The graph of figure 7 illustrates the torque characteristics of the torsional isolation device described above. The angle of relative rotation is shown on the x-axis whereas the torque transmitted is represented by the y-axis. It can be seen that the characteristic is generally linear and of constant gradient in the principal working area where the device exhibits a relatively low stiffness. At one end of the plot the response follows this characteristic initially for the torque boost phase where the motor supplies additional torque to the transmission but beyond that (represented in the bottom left hand corner of the graph), the first or second elastomeric elements fill the clearance volume of their chamber so as to exhibit high stiffness and a higher magnitude

of torque is transmitted with negligible increase in relative rotation, hence the gradient of the

response plot increases significantly. Similarly at the top right of the plot it can be seen that during the regenerative braking phase the response is initially linear but then changes as the respective elastomeric elements fill their chamber and become stiff such that the torque load can increase rapidly with negligible increase in relative rotation of the pulley and hub.

Figures 8 to 11 show alternative embodiments of the isolation device of the present invention. In figure 8 the inner member 122 has spaced axially extending walls 134, 140, the radially outer one of which forms the rim 134 that supports the inertial member 158 and inner one of which provides an annular inner wall 140 of the chambers 146, 148. The outer pulley member 124 has a second radially extending wall 200 that is concentric with and adjacent to the rim 134. This wall forms the outer wall of the chambers 146, 148 and is optional. The other embodiments of figures 9 to 11 show different configurations of the inner and outer members. In each case, a radial or axial wall marked with the letter X is optional.

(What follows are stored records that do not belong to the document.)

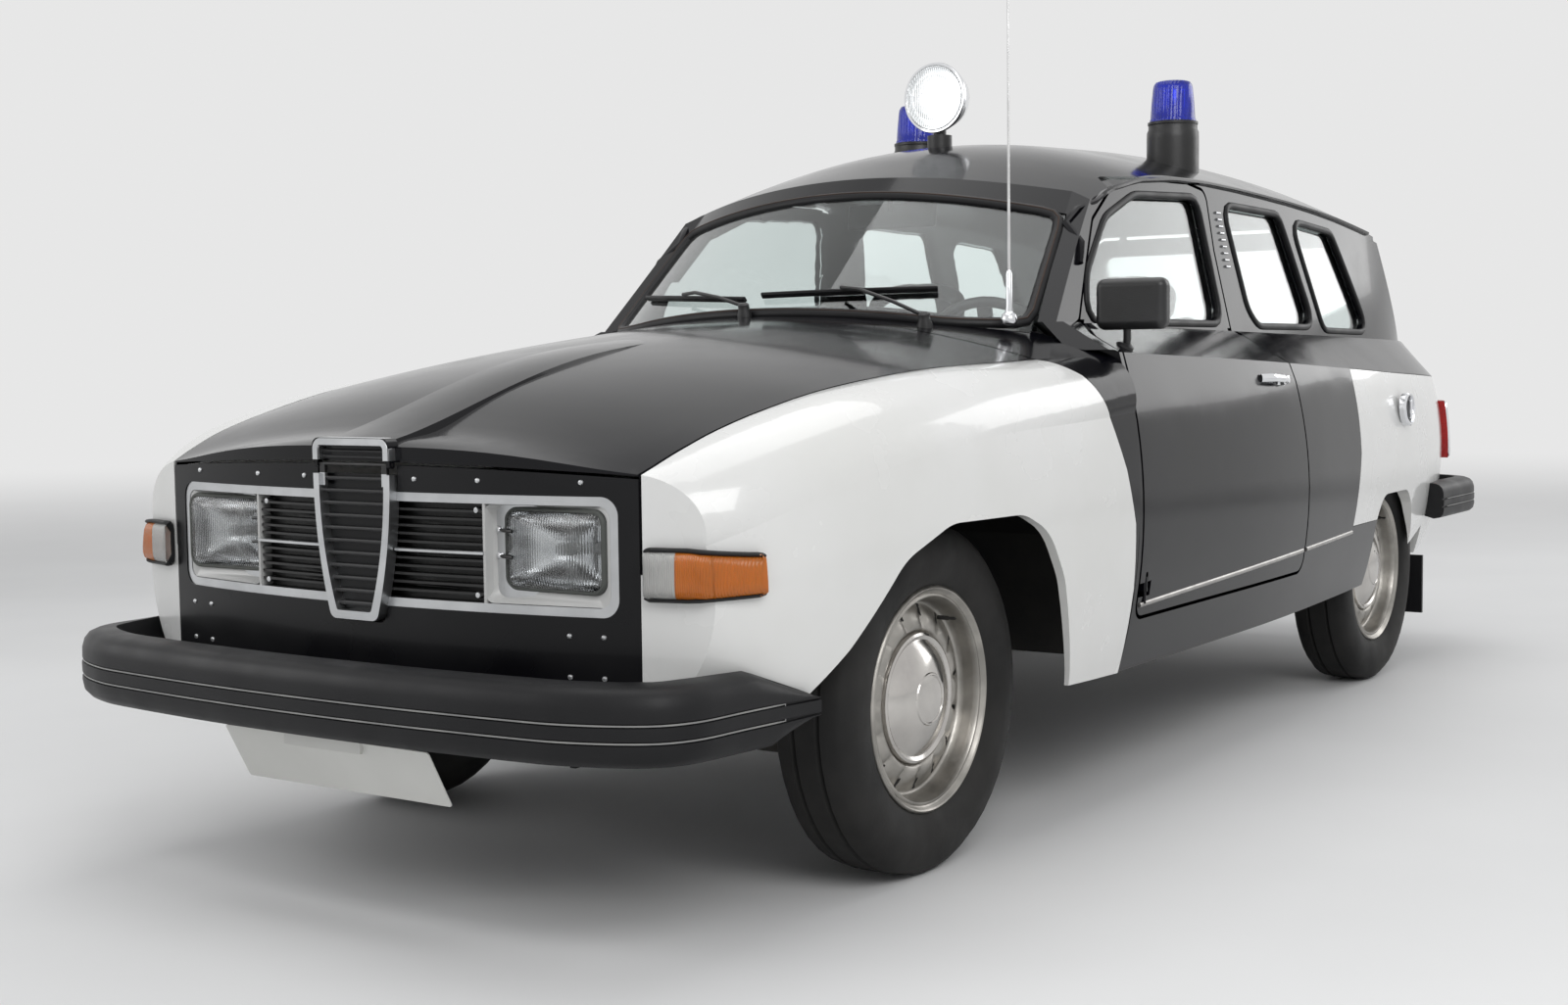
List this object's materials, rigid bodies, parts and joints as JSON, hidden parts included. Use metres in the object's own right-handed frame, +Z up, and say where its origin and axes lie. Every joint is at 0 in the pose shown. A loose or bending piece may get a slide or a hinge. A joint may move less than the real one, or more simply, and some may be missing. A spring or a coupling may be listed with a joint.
{
  "type": "police patrol car",
  "caption": "Two-door estate patrol car with opening doors, hood and tailgate, steered front wheels, roof beacons and a turning searchlight.",
  "frame": {"origin": "on the floor, on the car's centre plane, straight below the front axle", "axes": "+X to the car's left, +Y to its rear, +Z up"},
  "size_m": [1.6095, 4.2878, 1.75],
  "materials": {
    "body_black": "glossy black paint",
    "fender_white": "glossy white paint",
    "nose_black": "satin black paint",
    "chassis_black": "underseal black",
    "chassis_steel": "dull black steel",
    "bright_silver": "silver paint",
    "bright_chrome": "polished chrome",
    "chrome_trim": "polished chrome",
    "wheel_silver": "silver wheel paint",
    "tyre_rubber": "matt black rubber",
    "bumper_rubber": "satin black rubber",
    "black_plastic": "satin black plastic",
    "window_glass": "clear glass with a faint green tint",
    "lamp_glass": "fluted clear glass",
    "indicator_amber": "amber and clear lens",
    "lamp_red": "red lens",
    "beacon_blue": "blue lens on a black base",
    "plate_white": "blank off-white plate",
    "seat_cloth": "dark woven cloth",
    "exhaust_steel": "dull steel",
    "engine_iron": "dark iron"
  },
  "bodies": {
    "root": {"antenna": "black_plastic", "beacons": "beacon_blue", "chassis_rails": "chassis_black", "dashboard": "black_plastic", "engine_block": "engine_iron", "exhaust": "exhaust_steel", "filler_cap": "fender_white", "floor_pan": "chassis_black", "front_bumper": "bumper_rubber", "front_fender_left": "fender_white", "front_fender_right": "fender_white", "front_seats": "seat_cloth", "front_suspension": "chassis_steel", "grille": "bright_silver", "grille_shield": "bright_silver", "headlamps": "lamp_glass", "indicators": "indicator_amber", "jack_sockets": "chassis_black", "mud_flaps": "bumper_rubber", "nose_panel": "nose_black", "number_plate_front": "plate_white", "rear_axle": "chassis_steel", "rear_bench": "seat_cloth", "rear_bumper": "bumper_rubber", "rear_fender_left": "fender_white", "rear_fender_right": "fender_white", "rear_panel": "body_black", "roof": "body_black", "scuttle": "body_black", "searchlight_base": "black_plastic", "side_frame_left": "body_black", "side_frame_right": "body_black", "side_windows": "window_glass", "tail_lamps": "lamp_red", "tow_eye": "chassis_black", "windscreen": "window_glass"},
    "door_left": {"door_left": "body_black", "door_glass_left": "window_glass", "door_handle_left": "chrome_trim", "door_mirror": "black_plastic"},
    "door_right": {"door_right": "body_black", "door_glass_right": "window_glass", "door_handle_right": "chrome_trim"},
    "hood": {"hood": "body_black"},
    "tailgate": {"tailgate": "body_black", "tailgate_glass": "window_glass", "number_plate_rear": "plate_white"},
    "searchlight": {"searchlight": "bright_chrome"},
    "steering_wheel": {"steering_wheel": "black_plastic"},
    "knuckle_left": {"knuckle_left": "chassis_steel"},
    "knuckle_right": {"knuckle_right": "chassis_steel"},
    "wheel_front_left": {"rim_front_left": "wheel_silver", "tyre_front_left": "tyre_rubber"},
    "wheel_front_right": {"rim_front_right": "wheel_silver", "tyre_front_right": "tyre_rubber"},
    "wheel_rear_left": {"rim_rear_left": "wheel_silver", "tyre_rear_left": "tyre_rubber"},
    "wheel_rear_right": {"rim_rear_right": "wheel_silver", "tyre_rear_right": "tyre_rubber"}
  },
  "joints": [
    {"name": "door_left_hinge", "type": "hinge", "parent": "root", "child": "door_left", "pos_m": [0.776, 0.692, 0.55], "axis": [0, 0, -1], "range_deg": [0, 65]},
    {"name": "door_right_hinge", "type": "hinge", "parent": "root", "child": "door_right", "pos_m": [-0.776, 0.692, 0.55], "axis": [0, 0, 1], "range_deg": [0, 65]},
    {"name": "hood_hinge", "type": "hinge", "parent": "root", "child": "hood", "pos_m": [0, -0.741, 0.764], "axis": [1, 0, 0], "range_deg": [0, 60]},
    {"name": "tailgate_hinge", "type": "hinge", "parent": "root", "child": "tailgate", "pos_m": [0, 2.92, 1.316], "axis": [1, 0, 0], "range_deg": [0, 80]},
    {"name": "searchlight_pan", "type": "hinge", "parent": "root", "child": "searchlight", "pos_m": [0, 1.215, 1.47], "axis": [0, 0, 1], "range_deg": [-170, 170]},
    {"name": "steer_left", "type": "hinge", "parent": "root", "child": "knuckle_left", "pos_m": [0.54, 0, 0.317], "axis": [0, 0, 1], "range_deg": [-33, 33]},
    {"name": "steer_right", "type": "hinge", "parent": "root", "child": "knuckle_right", "pos_m": [-0.54, 0, 0.317], "axis": [0, 0, 1], "range_deg": [-33, 33]},
    {"name": "steering_wheel_turn", "type": "hinge", "parent": "root", "child": "steering_wheel", "pos_m": [0.3, 0.96, 0.88], "axis": [0, 0.9135, 0.4067], "range_deg": [-430, 430]},
    {"name": "wheel_front_left_spin", "type": "hinge", "parent": "knuckle_left", "child": "wheel_front_left", "pos_m": [0.61, 0, 0.317], "axis": [1, 0, 0], "continuous": true},
    {"name": "wheel_front_right_spin", "type": "hinge", "parent": "knuckle_right", "child": "wheel_front_right", "pos_m": [-0.61, 0, 0.317], "axis": [1, 0, 0], "continuous": true},
    {"name": "wheel_rear_left_spin", "type": "hinge", "parent": "root", "child": "wheel_rear_left", "pos_m": [0.61, 2.498, 0.317], "axis": [1, 0, 0], "continuous": true},
    {"name": "wheel_rear_right_spin", "type": "hinge", "parent": "root", "child": "wheel_rear_right", "pos_m": [-0.61, 2.498, 0.317], "axis": [1, 0, 0], "continuous": true}
  ],
  "couplings": [
    {"joint": "steer_right", "follows": "steer_left", "ratio": 1},
    {"joint": "steering_wheel_turn", "follows": "steer_left", "ratio": 13}
  ]
}
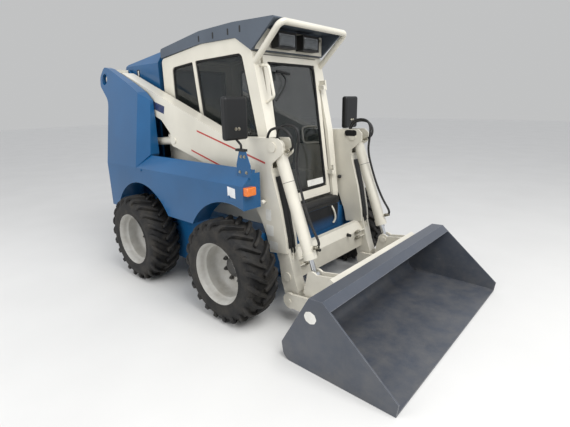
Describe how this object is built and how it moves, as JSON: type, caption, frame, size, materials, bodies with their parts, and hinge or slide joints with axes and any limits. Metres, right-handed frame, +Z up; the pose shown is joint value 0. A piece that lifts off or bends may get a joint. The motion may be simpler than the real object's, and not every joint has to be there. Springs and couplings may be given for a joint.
{
  "type": "skid steer loader",
  "caption": "Compact wheeled loader with a cab, twin lift arms pivoted on rear towers and a wide dirt bucket on a tilting carrier.",
  "frame": {"origin": "ground, under the middle of the whole machine's box", "axes": "+X forward, +Y the machine's left, +Z up"},
  "size_m": [3.324, 1.796, 2.1058],
  "materials": {
    "blue_paint": "satin paint, blue",
    "white_paint": "gloss paint, cream white",
    "bucket_paint": "satin paint, slate grey",
    "black_paint": "satin paint, black",
    "rim_paint": "gloss paint, light grey",
    "tyre_rubber": "dusty rubber",
    "roof_plastic": "textured plastic, blue grey",
    "black_plastic": "moulded plastic, black",
    "clear_glass": "tinted safety glass",
    "chrome_rod": "polished",
    "seat_vinyl": "grained vinyl, black",
    "orange_lens": "moulded lens, orange",
    "red_lens": "moulded lens, red",
    "cast_block": "cast and dull"
  },
  "bodies": {
    "machine": {"chassis_tub": "blue_paint", "chain_cases": "blue_paint", "axle_tubes": "black_paint", "engine_block": "cast_block", "rear_bumper": "blue_paint", "uprights": "blue_paint", "fenders": "blue_paint", "bay_frame": "black_paint", "cab_frame": "white_paint", "cab_roof": "roof_plastic", "brow": "white_paint", "header_panel": "black_plastic", "work_lamps": "black_plastic", "side_windows": "clear_glass", "rear_window": "clear_glass", "seat_base": "black_paint", "seat_cushion": "seat_vinyl", "seat_back": "seat_vinyl", "control_consoles": "white_paint", "control_levers": "black_plastic", "front_step": "black_plastic", "grab_handle": "white_paint", "mirrors": "black_plastic", "mirror_brackets": "blue_paint", "indicator_lamps": "orange_lens", "rear_lamps": "red_lens"},
    "front_door": {"door_frame": "white_paint", "door_glass": "clear_glass"},
    "hood": {"engine_hood": "blue_paint"},
    "rear_door": {"tailgate": "blue_paint"},
    "lift_arms": {"arm_left": "white_paint", "arm_right": "white_paint", "cross_member": "white_paint"},
    "wheel_rear_left": {"tyre_rear_left": "tyre_rubber", "rim_rear_left": "rim_paint"},
    "wheel_rear_right": {"tyre_rear_right": "tyre_rubber", "rim_rear_right": "rim_paint"},
    "wheel_front_left": {"tyre_front_left": "tyre_rubber", "rim_front_left": "rim_paint"},
    "wheel_front_right": {"tyre_front_right": "tyre_rubber", "rim_front_right": "rim_paint"},
    "tool": {"tool_carrier": "white_paint", "bucket": "bucket_paint"},
    "lift_barrel_left": {"lift_barrel_left": "white_paint"},
    "lift_rod_left": {"lift_rod_left": "chrome_rod"},
    "tilt_barrel_left": {"tilt_barrel_left": "white_paint"},
    "tilt_rod_left": {"tilt_rod_left": "chrome_rod"},
    "lift_barrel_right": {"lift_barrel_right": "white_paint"},
    "lift_rod_right": {"lift_rod_right": "chrome_rod"},
    "tilt_barrel_right": {"tilt_barrel_right": "white_paint"},
    "tilt_rod_right": {"tilt_rod_right": "chrome_rod"}
  },
  "joints": [
    {"name": "roll_rear_left", "type": "hinge", "parent": "machine", "child": "wheel_rear_left", "pos_m": [-0.9165, 0.766, 0.3865], "axis": [0, 1, 0], "continuous": true},
    {"name": "roll_rear_right", "type": "hinge", "parent": "machine", "child": "wheel_rear_right", "pos_m": [-0.9165, -0.766, 0.3865], "axis": [0, 1, 0], "continuous": true},
    {"name": "roll_front_left", "type": "hinge", "parent": "machine", "child": "wheel_front_left", "pos_m": [0.2625, 0.766, 0.3865], "axis": [0, 1, 0], "continuous": true},
    {"name": "roll_front_right", "type": "hinge", "parent": "machine", "child": "wheel_front_right", "pos_m": [0.2625, -0.766, 0.3865], "axis": [0, 1, 0], "continuous": true},
    {"name": "lift", "type": "hinge", "parent": "machine", "child": "lift_arms", "pos_m": [-1.567, 0, 1.785], "axis": [0, -1, 0], "range_deg": [0, 60]},
    {"name": "tilt", "type": "hinge", "parent": "lift_arms", "child": "tool", "pos_m": [0.673, 0, 0.188], "axis": [0, 1, 0], "range_deg": [-18, 95]},
    {"name": "lift_barrel_left", "type": "hinge", "parent": "machine", "child": "lift_barrel_left", "pos_m": [-1.417, 0.5, 1.19], "axis": [0, -1, 0], "range_deg": [0, 52]},
    {"name": "lift_rod_left", "type": "slide", "parent": "lift_barrel_left", "child": "lift_rod_left", "axis": [0.9972, 0, 0.0745], "range_m": [0, 0.594]},
    {"name": "tilt_barrel_left", "type": "hinge", "parent": "lift_arms", "child": "tilt_barrel_left", "pos_m": [0.523, 0.5, 1.262], "axis": [0, 1, 0], "range_deg": [-1, 5]},
    {"name": "tilt_rod_left", "type": "slide", "parent": "tilt_barrel_left", "child": "tilt_rod_left", "axis": [0.3496, 0, -0.9369], "range_m": [-0.072, 0.38]},
    {"name": "lift_barrel_right", "type": "hinge", "parent": "machine", "child": "lift_barrel_right", "pos_m": [-1.417, -0.5, 1.19], "axis": [0, -1, 0], "range_deg": [0, 52]},
    {"name": "lift_rod_right", "type": "slide", "parent": "lift_barrel_right", "child": "lift_rod_right", "axis": [0.9972, 0, 0.0745], "range_m": [0, 0.594]},
    {"name": "tilt_barrel_right", "type": "hinge", "parent": "lift_arms", "child": "tilt_barrel_right", "pos_m": [0.523, -0.5, 1.262], "axis": [0, 1, 0], "range_deg": [-1, 5]},
    {"name": "tilt_rod_right", "type": "slide", "parent": "tilt_barrel_right", "child": "tilt_rod_right", "axis": [0.3496, 0, -0.9369], "range_m": [-0.072, 0.38]},
    {"name": "door", "type": "hinge", "parent": "machine", "child": "front_door", "pos_m": [0.40469, 0.342, 0.98], "axis": [-0.1416, 0, 0.9899], "range_deg": [0, 90]},
    {"name": "hood", "type": "hinge", "parent": "machine", "child": "hood", "pos_m": [-0.987, 0, 1.985], "axis": [0, 1, 0], "range_deg": [0, 60]},
    {"name": "tailgate", "type": "hinge", "parent": "machine", "child": "rear_door", "pos_m": [-1.633, 0.446, 1.06], "axis": [0, 0, -1], "range_deg": [0, 100]}
  ],
  "couplings": [
    {"joint": "lift_barrel_left", "follows": "lift", "ratio": 0.8595},
    {"joint": "lift_rod_left", "follows": "lift", "m_per_rad": 0.566},
    {"joint": "tilt_barrel_left", "follows": "tilt", "ratio": 0.05},
    {"joint": "tilt_rod_left", "follows": "tilt", "m_per_rad": 0.228},
    {"joint": "lift_barrel_right", "follows": "lift", "ratio": 0.8595},
    {"joint": "lift_rod_right", "follows": "lift", "m_per_rad": 0.566},
    {"joint": "tilt_barrel_right", "follows": "tilt", "ratio": 0.05},
    {"joint": "tilt_rod_right", "follows": "tilt", "m_per_rad": 0.228}
  ]
}
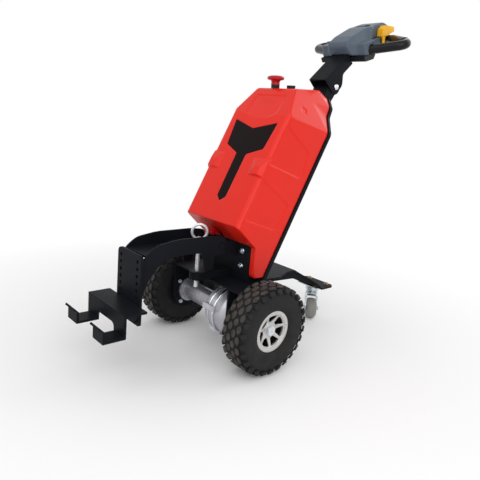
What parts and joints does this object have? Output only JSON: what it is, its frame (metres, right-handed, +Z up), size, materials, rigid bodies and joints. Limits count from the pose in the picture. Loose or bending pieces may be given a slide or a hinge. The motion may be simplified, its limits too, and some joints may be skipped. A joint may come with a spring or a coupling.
{
  "type": "walk-behind electric mini tug",
  "caption": "Walk-behind electric tug: leaning red cover on a two-wheel drive axle, rear swivel caster, tiller with loop handle, arched front arm with a height-set hook.",
  "frame": {"origin": "on the floor at the middle of the overall length and width", "axes": "+Z up; the hook points to -Y and the operator walks at +Y; X runs along the drive axle, with the gear housing at +X"},
  "size_m": [0.511, 1.1007, 1.066],
  "materials": {
    "tyre": "black block-tread rubber, slightly worn",
    "rim": "silver painted alloy rim",
    "aluminium": "cast and machined, satin",
    "zinc": "zinc plated",
    "frame_black": "black powder coat, fine texture",
    "motor_black": "black enamel with a grey band",
    "battery": "plain dark block",
    "cover_red": "gloss red moulded shell",
    "inset_black": "black moulded inset",
    "stop_red": "red mushroom button",
    "small_black": "black moulded plastic",
    "slate": "slate grey moulded plastic",
    "grip": "black grip over a steel tube",
    "yellow": "yellow moulded levers",
    "spring": "red brown coated wire",
    "caster_tyre": "grey rubber tread"
  },
  "bodies": {
    "chassis": {"axle_tube": "aluminium", "gear_housing": "aluminium", "drive_motor": "motor_black", "left_hanger": "frame_black", "right_hanger": "frame_black", "base_plate": "frame_black", "front_plate": "frame_black", "side_plates": "frame_black", "back_plate": "frame_black", "battery": "battery", "cover": "cover_red", "front_inset": "inset_black", "stop_collar": "small_black", "stop_button": "stop_red", "charge_cap": "small_black", "release_lever": "stop_red", "neck": "frame_black", "hitch_arm": "frame_black", "hitch_plate": "frame_black", "hitch_bolts": "zinc", "hook": "frame_black", "arm_lugs": "frame_black", "arm_bolts": "frame_black", "lock_tongue": "frame_black", "lock_pin": "zinc", "arm_spring": "spring", "caster_tongue": "frame_black", "caster_mount": "zinc"},
    "left_wheel": {"left_tyre": "tyre", "left_rim": "rim", "left_shaft": "zinc"},
    "right_wheel": {"right_tyre": "tyre", "right_rim": "rim", "right_shaft": "zinc"},
    "tiller": {"tiller_arm": "frame_black", "head_shell": "slate", "head_clamp": "small_black", "handle_bars": "grip", "thumb_levers": "yellow", "hinge_pin": "zinc"},
    "caster_swivel": {"caster_fork": "zinc", "caster_axle": "zinc"},
    "caster_roll": {"caster_wheel": "caster_tyre"}
  },
  "joints": [
    {"name": "left_wheel_spin", "type": "hinge", "parent": "chassis", "child": "left_wheel", "pos_m": [-0.213, -0.1, 0.132], "axis": [1, 0, 0], "continuous": true},
    {"name": "right_wheel_spin", "type": "hinge", "parent": "chassis", "child": "right_wheel", "pos_m": [0.213, -0.1, 0.132], "axis": [1, 0, 0], "continuous": true},
    {"name": "tiller_tilt", "type": "hinge", "parent": "chassis", "child": "tiller", "pos_m": [0, 0.304, 0.83], "axis": [1, 0, 0], "range_deg": [-35, 22]},
    {"name": "caster_turn", "type": "hinge", "parent": "chassis", "child": "caster_swivel", "pos_m": [0, 0.364, 0.115], "axis": [0, 0, 1], "continuous": true},
    {"name": "caster_spin", "type": "hinge", "parent": "caster_swivel", "child": "caster_roll", "pos_m": [0.01755, 0.34763, 0.0375], "axis": [0.682, 0.7314, 0], "continuous": true}
  ]
}
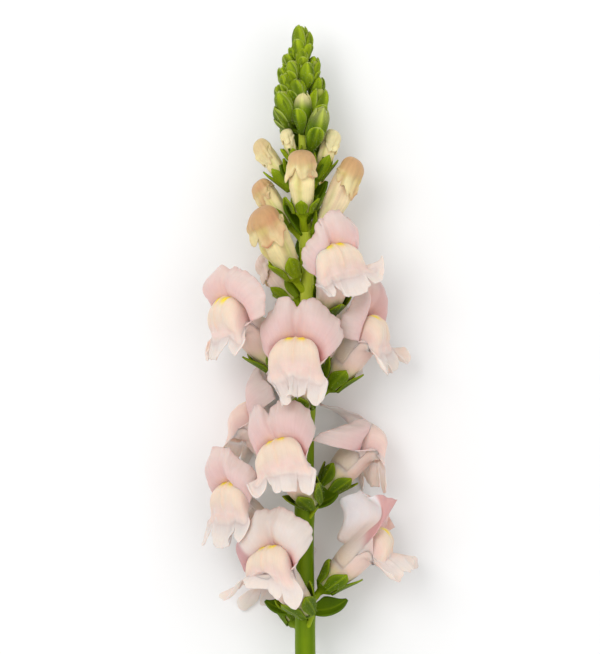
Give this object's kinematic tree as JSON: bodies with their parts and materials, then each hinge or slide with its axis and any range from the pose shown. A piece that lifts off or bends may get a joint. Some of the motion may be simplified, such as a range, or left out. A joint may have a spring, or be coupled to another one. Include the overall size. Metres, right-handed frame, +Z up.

It will be understood that numerous modifications to the above-described designs may be made without departing from the scope of the invention as defined in the claims. For example, the first annular member may be fitted to the rotary drive shaft by any suitable means such as a key, spline or shrink connection. The presence of the inertia member is optional and the low friction bearings may be manufactured from any suitable material. Furthermore, the elastomeric elements may be supplemented with mechanical springs.

Although described in relation to a hybrid drive for an internal combustion engine driven vehicle it is to be appreciated that the torsional isolation device of the present invention may be used with any rotary drive shaft.